Sri Lanka is planning to build more LNG plants under a new power plan and diesel combined cycle plants that are now proposed have to be dual fuel.
Without a gas terminal plans that are now called ‘300MW LNG’ will remain in fuel oil.
One 300MW plant tendered in 2016, expected be built in Kerawalapitiay near the capital Colombo remains mired in alleged tender corruption and is now caught in a court battle.
Another 300MW plant is due in 2021 to replace a coal plant cancelled by President Maithripala Sirisena and Prime Minister Ranil Wickremesinghe’s administration.
China is planning a 400MW plant in Hambantota with its own terminal.
Sri Lanka also has found offshore deposits of natural gas, estimated to contain a combined 2.3 trillion cubic feet, but they are too deep to be commercially viable.
Cairn India, which found the deposits, exited the field after spending 240 million US dollars as global LNG prices collapsed.
Imported LNG is liquefied below 160 degrees Celsius for ease of shipping and storage, and re-gassified and distributed for use.
It is not clear whether the CEB will have to pay above global prices to buy LNG extracted from Sri Lanka.
More combined cycle plants including one promoted by India and another by Japan of 300MW each are expected to be built in Kerawalapitiya.
Union officials say whatever plant is acquired it has to come through competitive bidding.
Given past attempts to bypass tenders by powers-that-be the CEBs engineers union is prepared to lobby hard, even resort to strike action.
“We will have to resort to union action if the government fails to adopt open tenders when calling for bids for strategic projects of this nature,” Kumarawadu, President of the Union said.
“The tender process will minimise fraud because there is visibility on who is offering what.
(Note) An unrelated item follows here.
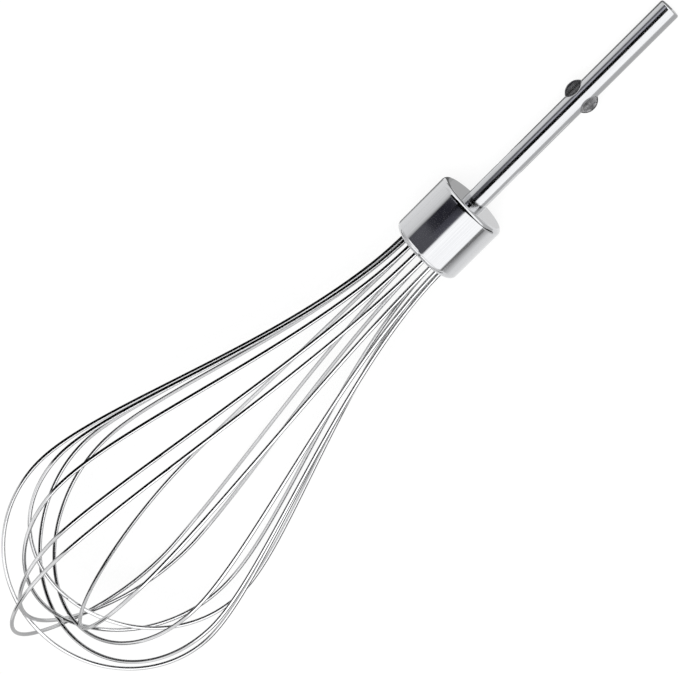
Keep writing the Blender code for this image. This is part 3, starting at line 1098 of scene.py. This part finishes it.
# %% [markdown]
# ## The flag for the collar's top edge
# The collar's rounded edge turns through a quarter circle in 1.5 mm, so it mirrors everything from the
# table to the camera's side. The photograph shows a black line along it, thick on the left, thin in front
# of the spindle and thicker again in a wedge on the right. Each spot on the edge mirrors one direction
# only. So the line is given as what it is on the steel: where it starts and ends on the rounding, at a few
# places round the collar. The flag is then the patch that those spots mirror, in a plane across the axis
# 3 mm behind the collar's top.

# %% Rim flag
FLAG_STATION = SHAFT_REACH - 3.0 * MM
FLAG_COLUMNS = 62
FLAG_ROWS = 10
LEAST_SLANT = 0.006  # a ray that runs back less than this would meet the flag's plane metres away
BLACK_LINE = (  # degrees: round the collar from its front, then the line's start and end on the edge
    (-33, 66, 84),
    (-30, 63, 84),
    (-18, 56, 84),
    (-4, 56, 84),
    (6, 60.5, 81.5),
    (18, 67, 78),
    (30, 72, 80),
    (36, 73, 80),
    (42, 71, 82),
    (48, 64.5, 81.5),
    (54, 64.5, 80),
    (60, 65.5, 72.5),
)


def mirrored_spot(turn, rise):
    """Where a spot on the collar's rounded edge mirrors the flag's plane, as the camera sees it."""
    turn, rise = math.radians(turn), math.radians(rise)
    outwards = Vector((0.0, math.sin(turn), math.cos(turn)))
    normal = math.sin(rise) * outwards - Vector((math.cos(rise), 0.0, 0.0))
    spot = top_corner[1] * outwards + Vector((SHAFT_REACH + COLLAR_TOP_ROUNDING, 0.0, 0.0))
    spot += COLLAR_TOP_ROUNDING * normal
    ray = (spot - stance.translation).normalized().reflect(normal)
    return spot + ray * (FLAG_STATION - spot.x) / min(ray.x, -LEAST_SLANT)


turns, starts, ends = zip(*BLACK_LINE)
columns = np.linspace(turns[0], turns[-1], FLAG_COLUMNS)
line_starts, line_ends = np.interp(columns, turns, starts), np.interp(columns, turns, ends)
flag_points = [
    mirrored_spot(turn, start + share * (end - start))
    for share in np.linspace(0.0, 1.0, FLAG_ROWS)
    for turn, start, end in zip(columns, line_starts, line_ends)
]
flag_finish = card_finish("rim_flag", CARD_BLACK, one_sided=True)
hang_card("rim_flag", flag_points, grid_faces(FLAG_ROWS, FLAG_COLUMNS), flag_finish)
curved_card("rim_black", CARD_BLACK, (-35, -13), upright_rims(CARDS_END, 0.1066))
nearest = min(spot.yz.length for spot in flag_points)
print("rim flag:", len(flag_points), "points, no nearer than", round(nearest / MM, 1), "mm to the axis")

# %% [markdown]
# ## Cards for the wires
# A bright wire on a white ground is only seen by its edges: black on the left, grey on the right, and a
# clear white between them. A cone of card round the whole balloon gives the three, and its front is
# brighter than the softbox, because a white line that is thinner than a pixel has to outshine its edges.
# The cone starts below the collar and is louvred, so neither the collar nor the spindle sees it. Near the
# collar the wires flare and look back along the axis, so three fans that lean with the flare go on with the
# same levels there. One more black fan does it for the bends at the balloon's end.

# %% Wire cards
FAR_LEFT, FAR_RIGHT = -150, 150
WIRE_CONE = ((0.116, 0.036), (0.36, 0.17))
WIRE_LOUVRE = (0.46, 0.52)
FAN_REACH = 1.5
NECK_STATION = 0.0976
NECK_RADIUS = 0.0095
NECK_SLOPE = 0.35
END_STATION = 0.185
END_RADIUS = 0.045
WIRE_STEPS = 24


def fan_rims(station, radius, slope=0.0):
    """The two rims of a fan, which stands across the axis or leans forwards by a slope."""
    return ((station, radius), (station + slope * (FAN_REACH - radius), FAN_REACH))


for side_name, level, angles, rear_angles in (
    ("left", CARD_BLACK, (FAR_LEFT, -1), (FAR_LEFT, 9)),
    ("front", grey(2.3), (-1, 66), (9, 66)),
    ("right", grey(0.07), (66, FAR_RIGHT), (66, FAR_RIGHT)),
):
    curved_card(f"wires_{side_name}", level, angles, WIRE_CONE, WIRE_STEPS, louvre=WIRE_LOUVRE)
    rims = fan_rims(NECK_STATION, NECK_RADIUS, NECK_SLOPE)
    curved_card(f"wires_rear_{side_name}", level, rear_angles, rims, WIRE_STEPS, one_sided=True)
rims = fan_rims(END_STATION, END_RADIUS)
curved_card("end_rear_left", CARD_BLACK, (FAR_LEFT, 8), rims, WIRE_STEPS, one_sided=True)
print("wire cards: a cone and a fan for each of three sides, and one for the end")

# %% [markdown]
# ## Cards on the table
# The outer edges of every round piece mirror the table, which is white. That white would make the edges
# vanish into the background, so cards on the table give them their greys: a dark line at the spindle's
# left, an even grey at its right, and on the collar's right a border that darkens outwards, in seven
# strips. The dark cards at the spindle's left and end, and the collar's edge and left cards, are painted
# shadow: they stand in for the table's shade close to the whisk, as the steel mirrors it. The collar's flat
# top leans away from the camera and mirrors a small part of the table just behind it, grey on the left as
# painted shadow, and nearly white on the right. The spindle's strips on the right leave a gap that shows as
# a bright spot above the collar.

# %% Table cards beside the spindle
TABLE_LIFT = 0.2 * MM
TABLE_START = -0.05
SIGHT_START = 0.0775
SIGHT_SLOPE = 0.195
RIGHT_LEVELS = (0.65, 0.65, 0.65, 0.42, 0.12)


def table_card(name, level, outline):
    """A flat card on the table: its outline is (station, sideways) on the whisk's axes, put on the table."""
    points = []
    for station, side in outline:
        spot = PLACE @ Vector((station, side, 0.0))
        points.append((spot.x, spot.y, TABLE_LIFT))
    finish = card_finish(name, grey(level))
    hang_card(name, points, [tuple(range(len(points)))], finish, placed=False)


def sight_line(side):
    """Where, at this distance to the right, the spindle's last part sees the table and the collar doesn't."""
    return SIGHT_START + SIGHT_SLOPE * side


beside_collar = [(0.066, 0.0175), (0.067, 0.030), (sight_line(0.030), 0.030), (sight_line(0.15), 0.15)]
outlines = [
    [(TABLE_START, 0.0), (0.064, 0.0), (0.066, 0.0105), (TABLE_START, 0.0105)],
    [(TABLE_START, 0.0105), (0.044, 0.0105), (0.046, 0.0175), (TABLE_START, 0.0175)],
    [(TABLE_START, 0.0175), *beside_collar, (TABLE_START, 0.15)],
]
for near, far in ((0.15, 0.30), (0.30, 2.0)):
    edge = [(sight_line(near), near), (sight_line(far), far)]
    outlines.append([(TABLE_START, near), *edge, (TABLE_START, far)])
left_outline = [(-0.03, 0.0), (-0.03, -0.012), (0.064, -0.036), (0.064, 0.0)]
end_outline = [(0.064, -0.0145), (0.064, -0.022), (0.080, -0.022), (0.088, -0.0145)]
# painted shadow: these two cards stand in for the table's shade beside and under the spindle
table_card("table_spindle_left", 0.22, left_outline)
table_card("table_spindle_end", 0.15, end_outline)
for index, (level, outline) in enumerate(zip(RIGHT_LEVELS, outlines)):
    table_card(f"table_spindle_right_{index + 1}", level, outline)
print("table cards beside the spindle:", 2 + len(outlines))

# %% Table cards for the collar and the wires
COLLAR_SIGHT = 0.022  # the length of table, along the axis, that the collar's right side mirrors


def strip(back, front, near, far):
    """A four-sided outline between two stations and two distances to the side."""
    return [(back, near), (front, near), (front, far), (back, far)]


COLLAR_STRIPS = (  # near side, far side and level
    (0.030, 0.045, 1.05),
    (0.045, 0.058, 0.98),
    (0.058, 0.075, 0.85),
    (0.075, 0.100, 0.75),
    (0.100, 0.160, 0.62),
    (0.160, 0.300, 0.47),
    (0.300, 2.0, 0.36),
)
for index, (near, far, level) in enumerate(COLLAR_STRIPS):
    back, front = sight_line(near), sight_line(far)
    outline = [(back, near), (back + COLLAR_SIGHT, near), (front + COLLAR_SIGHT, far), (front, far)]
    table_card(f"table_collar_right_{index + 1}", level, outline)
for name, level, outline in (
    # painted shadow: the collar's edge and left cards and the top's left and edge cards stand in for the
    # table's shade beside and under the collar
    ("collar_edge", 0.12, strip(0.081, 0.108, -0.0245, -0.008)),
    ("collar_left", 0.50, strip(0.081, 0.108, -0.034, -0.0245)),
    ("top_left", 0.50, strip(0.070, 0.079, -0.0125, -0.003)),
    ("top_edge", 0.42, strip(0.070, 0.079, -0.0145, -0.0125)),
    ("top_right", 0.83, strip(0.0735, 0.0797, 0.0005, 0.0085)),
    ("wires_left", 0.08, strip(0.160, 0.280, -0.15, -0.060)),
    ("wires_right", 0.20, strip(0.160, 0.280, 0.060, 0.15)),
    ("end", 0.64, [(0.245, -0.05), (0.245, 0.05), (0.50, 0.20), (0.50, -0.20)]),
):
    table_card(f"table_{name}", level, outline)
print("table cards for the collar:", len(COLLAR_STRIPS), "strips on its right")

# %% Colour management
bpy.context.scene.view_settings.view_transform = "Standard"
This will prevent vested interests from making unfair gains,” he said.
-Phantom mafia-
The government attempted to bring the take-or-pay plants through a ‘Swiss Challenge’ process.
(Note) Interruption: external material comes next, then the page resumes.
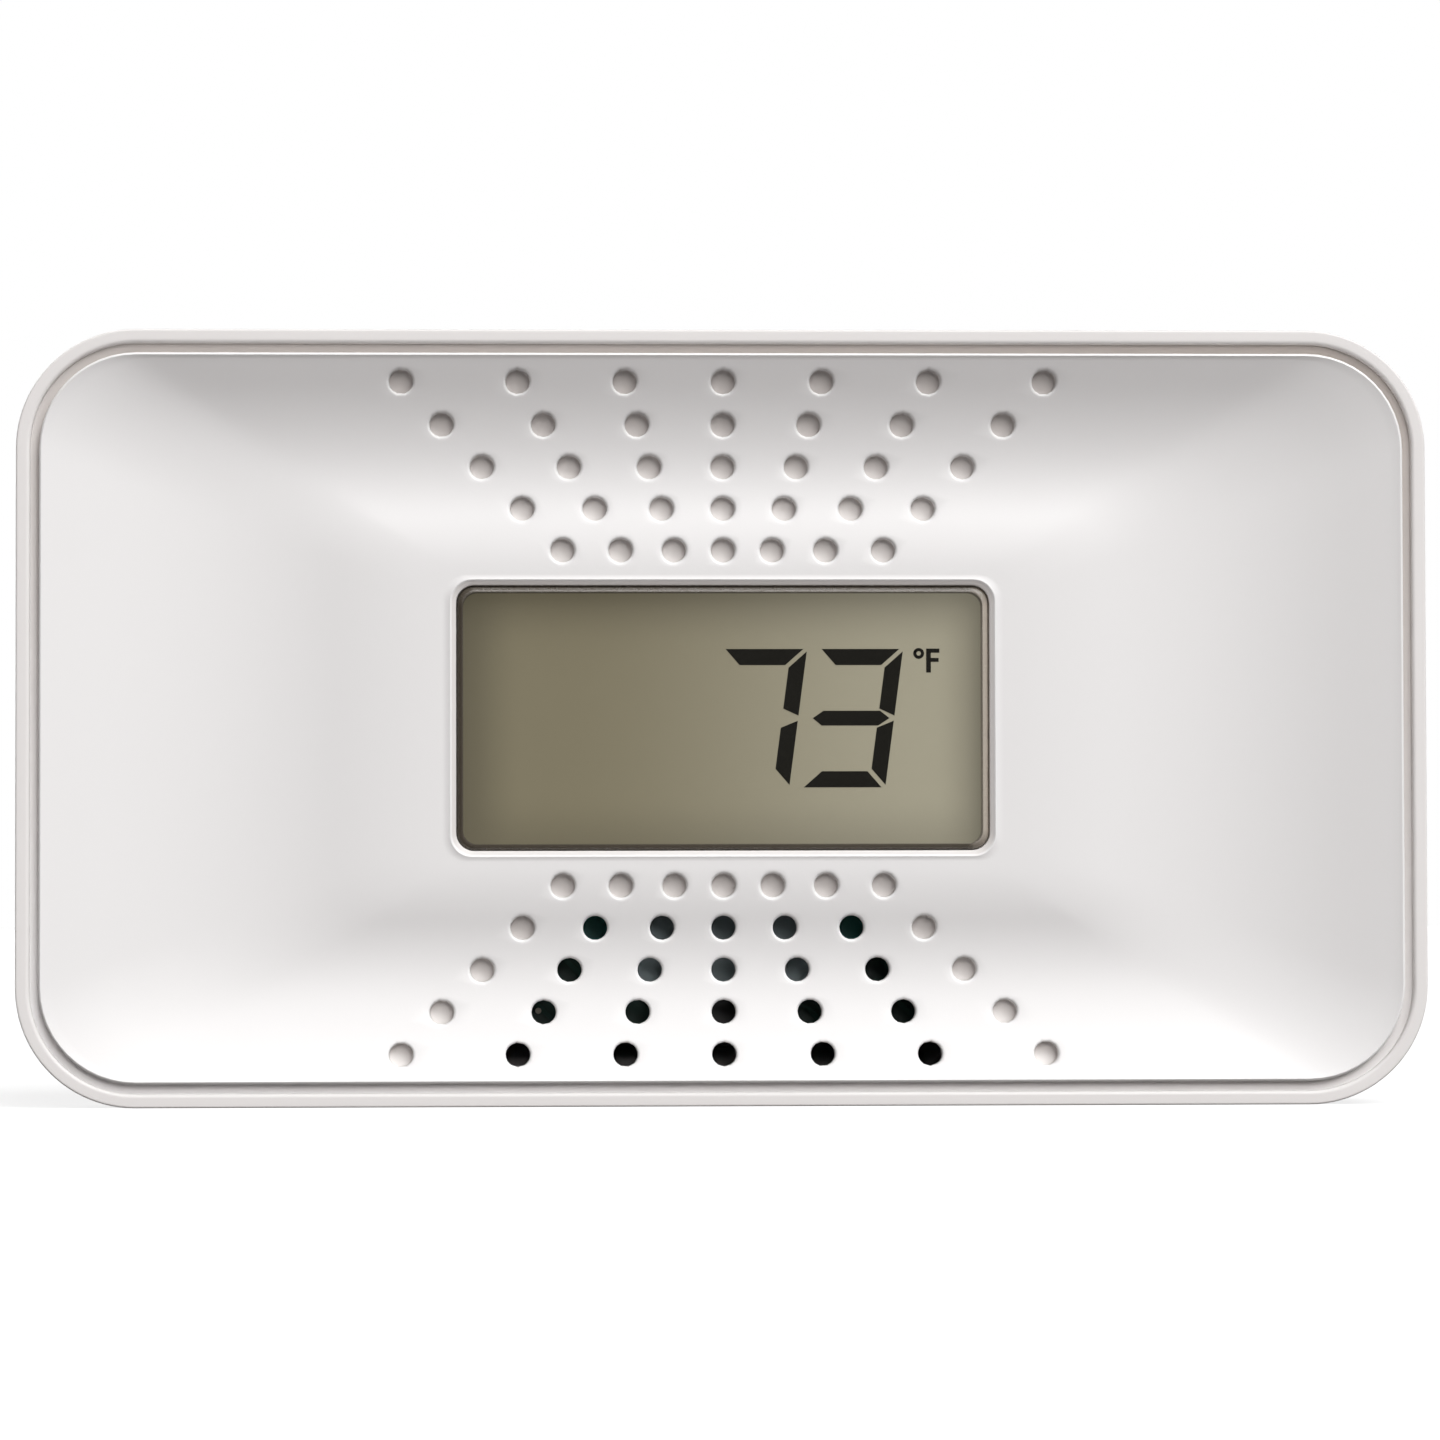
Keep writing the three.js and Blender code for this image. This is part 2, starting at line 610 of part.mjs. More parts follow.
// ---- test button over its push switch ----
function testButton() {
  const { x, d0, d1, top, flangeTop, flangeBottom, rim } = BUTTON;
  const round = (d1 - d0) / 2 - 0.01;
  const cap = upright(roundedShape(-x, x, at(d0), at(d1), round), flangeTop - 0.2, top - 0.5);
  const crown = upright(roundedShape(-x + 0.5, x - 0.5, at(d0 + 0.5), at(d1 - 0.5), round - 0.5), top - 0.7, top);
  const flange = roundedShape(-x - rim, x + rim, at(d0 - rim), at(d1 + rim), round + rim);
  addPart('test_button', combine(upright(flange, flangeBottom, flangeTop), [cap, crown], []), WHITE);
  const shell = block(-TACT.x, TACT.x, TACT.d0, TACT.d1, TACT.bottom, TACT.top);
  const well = post(TACT.plungerR + 0.3, TACT.top - 1.5, TACT.top + 1);
  addPart('tact_switch_body', combine(shell, [], [well]), STEEL);
  addPart('tact_switch_plunger', post(TACT.plungerR, TACT.top - 1, TACT.plungerTop), BLACK);
}

// Upright round post on the axis of the push switch.
function post(radius, z0, z1) {
  const cylinder = new THREE.CylinderGeometry(radius, radius, z1 - z0, SCREW_SIDES).rotateX(Math.PI / 2);
  return cylinder.translate(0, at((TACT.d0 + TACT.d1) / 2), (z0 + z1) / 2);
}

// ---- power slider through the back wall, driving a switch on the board ----
function powerSwitch() {
  const { x, z, travel, knobX, knobZ, neck, out, inner } = SLIDER;
  const floor = BACK_FACE - SHELL_WALL;
  const knob = block(x - knobX, x + knobX, BACK_FACE + 0.1, out, z - knobZ, z + knobZ);
  const stem = [
    block(x - neck, x + neck, 19.4, out - 0.5, z - neck, z + neck),
    block(x - knobX, x + knobX, inner, floor - 0.2, z - knobZ, z + knobZ),
  ];
  const ribs = [];
  for (const step of [-2, 0, 2]) {
    ribs.push(block(x - knobX - 1, x + knobX + 1, out - 0.5, out + 1, z + step - 0.5, z + step + 0.5));
  }
  const socket = block(x - 1.0, x + 1.0, 19, 21.6, z - 1.0, z + 1.0);
  addPart('power_switch_knob', combine(knob, stem, [...ribs, socket]), BLACK);
  addPart('power_switch_lever', block(x - 0.8, x + 0.8, 17.5, 21.4, z - 0.8, z + 0.8), NICKEL);
  const middle = z - travel / 2;
  const body = block(x - 3, x + 3, BOARD_BACK, 18.6, middle - 6, middle + 6);
  const slot = block(x - 1.1, x + 1.1, 17.5, 20, middle - travel / 2 - 1.1, middle + travel / 2 + 1.1);
  addPart('power_switch_body', combine(body, [], [slot]), STEEL);
}

// ---- small parts on the board ----
function boardParts() {
  const chip = block(-29, -17, BOARD_BACK + 0.3, BOARD_BACK + 1.8, 47, 59);
  const legs = [];
  for (let k = 0; k < 6; k += 1) {
    const z = 48.5 + k * 1.8;
    legs.push(block(-30.5, -15.5, BOARD_BACK, BOARD_BACK + 0.6, z - 0.35, z + 0.35));
  }
  addPart('microcontroller', combine(chip, legs, []), BLACK);
  [[-34, 63], [28, 38]].forEach(([x, z], k) => {
    const can = [[0, BOARD_BACK], [3.15, BOARD_BACK], [3.15, 24.2], [2.8, 24.6], [0, 24.6]];
    addPart(`capacitor_${k + 1}`, turned(can, x, z, 16), SLEEVE);
  });
  const core = block(20, 32, BOARD_BACK, 22, 12, 22);
  const winding = rod(26, 17, 4, 21, 23.5, 16);
  addPart('horn_transformer', combine(core, [winding], []), COPPER_TAPE);
  addPart('crystal', block(-14, -11, BOARD_BACK, 15.4, 47, 55), NICKEL);
  const bead = [[0, BOARD_BACK], [0.5, BOARD_BACK], [0.5, 17], [1.4, 18], [1.4, 19.4], [0.7, 20.4], [0, 20.4]];
  addPart('thermistor', turned(bead, -58, 24, 12), BLACK);
  const lamp = [[0, 8], [1.1, 8.4], [1.5, 9.3], [1.5, 11], [1.9, 11], [1.9, BOARD_FRONT], [0, BOARD_FRONT]];
  addPart('led_green', turned(lamp, -6.5, MID_Z + 26.65, 12), LAMP_GREEN);
  addPart('led_red', turned(lamp, 6.5, MID_Z + 26.65, 12), RED);
}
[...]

The CEB has now exited the technical evaluation committee officially.
A case in point about how competitive bidding is subverted is the tender for a 300MW plant which has now ended in court.
The tender for a 300MW combined cycle plant that was floated in 2016 shows how even competitive bidding can be subverted at higher levels.
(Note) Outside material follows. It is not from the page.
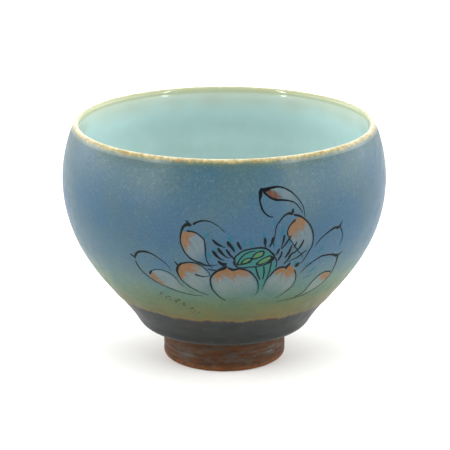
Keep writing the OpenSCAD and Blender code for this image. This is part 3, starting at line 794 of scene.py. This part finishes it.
# Each petal: its two edges from tip to base, how far down the coral reaches at five places from
# the first edge to the second, and how strong its pale enamel is
PETALS = {
    "left_outer": (
        [(-21.5, 34.6), (-20.5, 35.8), (-17.5, 36.5), (-14.7, 35.4), (-12.2, 32.4), (-9, 29.7)],
        [(-21.8, 34.1), (-20.3, 32.7), (-16, 31), (-13.6, 30.3), (-11, 29.8), (-9, 29.5)],
        (0.06, 0.18, 0.24, 0.34, 0.46), 0.62),
    "left_low": (
        [(-12.4, 38.2), (-11.6, 38.9), (-9, 39.6), (-6.4, 39), (-4.4, 37), (-3.8, 35.6), (-4.2, 32),
         (-4.6, 29.8)],
        [(-12.7, 37.6), (-12.7, 36.4), (-12, 34.3), (-10.8, 33), (-9.3, 31.8), (-8, 31.1),
         (-6.5, 30.3), (-4.8, 29.7)],
        (0.46, 0.43, 0.38, 0.36, 0.36), 0.62),
    "left_upright": (
        [(-10.6, 48.5), (-11.1, 46.8), (-11.1, 45.2), (-10.7, 43.9), (-10, 42.4), (-8.9, 41.2),
         (-7.6, 40.4), (-6, 39.8), (-4.2, 39.3)],
        [(-9.3, 48.4), (-8.2, 48.4), (-7, 48), (-6, 47.3), (-5.2, 46.4), (-5, 43.9), (-5, 42.3),
         (-4.8, 40.7), (-4.2, 39.5)],
        (0.5, 0.46, 0.34, 0.26, 0.2), 0.62),
    "front_centre": (
        [(0.4, 38.4), (-1.4, 37.6), (-2.9, 36.4), (-3.7, 35), (-3.7, 33.3), (-3.4, 31.9), (-2.5, 30.4),
         (-1.2, 28.9), (0.7, 27.8)],
        [(1, 38.4), (2.3, 37.8), (4.1, 37.9), (5.8, 37.6), (7.2, 36.6), (8.3, 35.5), (9.2, 34.1),
         (9.7, 32.4), (9.8, 30.8), (9.2, 29)],
        (0.5, 0.52, 0.56, 0.58, 0.5), 0.66),
    "front_right": (
        [(16.9, 37.5), (15.2, 37.4), (14.1, 36.9), (13, 35.6), (12.1, 34.4), (11.6, 33), (11.4, 31.6),
         (11.2, 30)],
        [(18.2, 37.9), (19.4, 37.4), (20, 36), (20.7, 34.4), (21, 32.6), (20.6, 30.9), (19.5, 29.8),
         (18, 28.6), (16.4, 27.6)],
        (0.5, 0.52, 0.52, 0.46, 0.3), 0.64),
    "right_upright": (
        [(18.5, 50.5), (17.4, 49.6), (16.7, 48.7), (16.4, 47.4), (17, 46), (17.7, 44.9), (18.8, 43.4),
         (20.1, 41.7), (21.3, 40.5)],
        [(19, 51.2), (20.2, 51), (21.6, 50), (22.8, 48.4), (23.6, 46.8), (24, 44.9), (23.9, 42.9),
         (23.1, 41.2), (21.8, 39.8)],
        (0.54, 0.5, 0.46, 0.4, 0.32), 0.5),
    "right_outer": (
        [(34, 32.7), (31.6, 33.3), (29.9, 32.9), (28.4, 31.6), (27.4, 30), (26.5, 28.2), (25.4, 27.3),
         (24, 27)],
        [(34.5, 32.1), (33.9, 31), (33.4, 30.4), (31.8, 29), (29.5, 27.8), (27.5, 27.2), (25.5, 26.9),
         (24, 26.8)],
        (0.4, 0.38, 0.36, 0.28, 0.18), 0.62),
    "top": (
        [(11, 58.6), (12.4, 59.2), (14.1, 59.3), (15.8, 58.8), (17.5, 57.7), (18.8, 56.4), (19.8, 55.1),
         (20.5, 53.9)],
        [(11, 58.1), (11.9, 57.2), (13.4, 56.5), (15.2, 56.3), (17, 55.9), (18.4, 55.2), (19.3, 54.4),
         (20.2, 53.2)],
        (0.0, 0.2, 0.34, 0.42, 0.44), 0.34),
}
HEAD_TOP = (
    [(2.8, 40.9), (3.6, 42.3), (4.9, 43.2), (6.5, 43.6), (8.2, 43.8), (9.8, 43.8), (11.2, 43.3),
     (12.3, 42.3), (13.1, 41.2)],
    [(2.8, 40.3), (3, 39.4), (3.6, 38.8), (4.9, 38.5), (6.5, 38.5), (8.5, 38.6), (10.5, 38.9),
     (12.3, 39.8), (13, 40.7)])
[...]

Seven companies had tendered their bids to build a 300MW plant in 2016 but authorities decided to open just one bid from a Korean company.
The CEB Engineers Union objected to the move and lobbied to open and evaluate the bid documents of all seven companies.
“But due to interference from various political bigwigs, undue influence on members of the tender board(s) and unwarranted actions by several officials in the ministry have left this tender entrapped in a legal stranglehold,” the union said in a statement last Tuesday.
“Removal and reappointment of members in the tender boards on several occasions is clear testimony to the extent of political interference in the selection process.
“Instead of proper mediation by the authorities to get this massive power plant built by a suitable company, it is learnt that several attempts are underway to award the tender to a party which is more favourable to them,” the union claims.
However, at a press conference on Tuesday the union’s executive committee declined to name the persons or companies behind what they called a mafia.
Meanwhile, the government has announced plans for three separate LNG power plants which will be funded and built by companies from China, Japan and India.
India’s proposal is believed to be a government-to-government agreement for a 500MW plant. The Japanese proposal is for the same capacity while the Chinese offer is for 400MW.
“Even though the government attempts to include these power plants in future plans, there is neither any appropriate proposal nor any agreement on pricing reached up to date,” the CEB Engineers Union said.
“One other reason for objecting and delaying tenders calling for competitive bids in favour of unsolicited proposals is to pave the way for paying higher rates for energy produced from these plants,” it said.